Shrubby; two to five feet high. Leaves.—Opposite and fascicled in the axils; an inch or so long; green above; white-woolly beneath. Flowers.—Blue; in terminal clusters sometimes a foot long; covered with dense violet wool. Calyx.—Five-toothed. Corolla.—Nearly an inch long; with tube half its length and border violet-shaped. Stamens and Style.—Two inches long. Ovary.—Of four seedlike nutlets. Hab.—From San Diego to Santa Barbara.

When the first scorching winds of the desert have withered and laid low the lovely flowers of the southern plains, the Romero is just coming into bloom upon dry hillsides. Its shrubby form, with densely crowded leaves, becomes conspicuous by reason of its long spikes of purple-woolly buds and blossoms. This inflorescence is an exquisite thing, more like the production of a Paris milliner than a guileless creation of nature. The individual blossoms have much the look of alert little blue violets wearing long, elegant lilac aigrets. Both leaf and flower have a pleasant aromatic fragrance, entirely unlike the dreadful odor of the common blue-curls.

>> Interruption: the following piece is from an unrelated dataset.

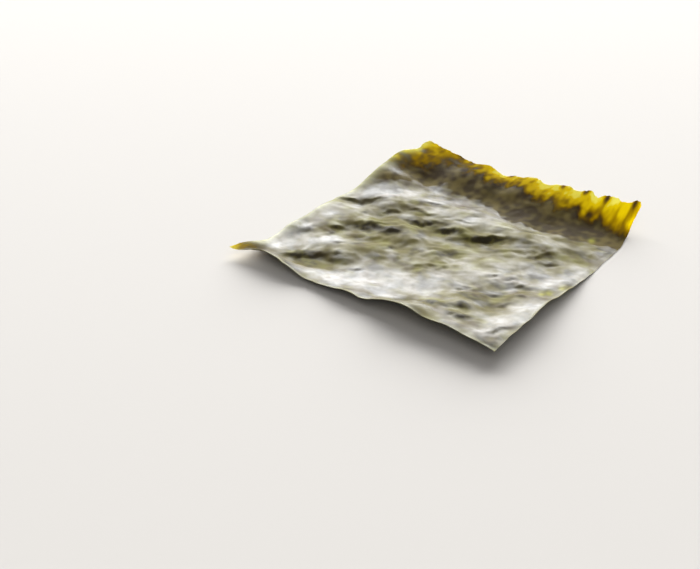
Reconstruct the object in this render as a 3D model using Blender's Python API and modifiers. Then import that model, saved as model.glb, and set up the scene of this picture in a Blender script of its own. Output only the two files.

Among the Spanish-Californians it is known altogether by the musical name of "Romero," and is one of their most highly valued medicinal herbs, being considered a panacea for many troubles. Fried in olive oil, it becomes an ointment which alleviates pain and cures ulcers; dried and reduced to powder, it is a snuff very efficacious for catarrh; and made into a tincture, it is used as a liniment. This plant is also sometimes called "black sage."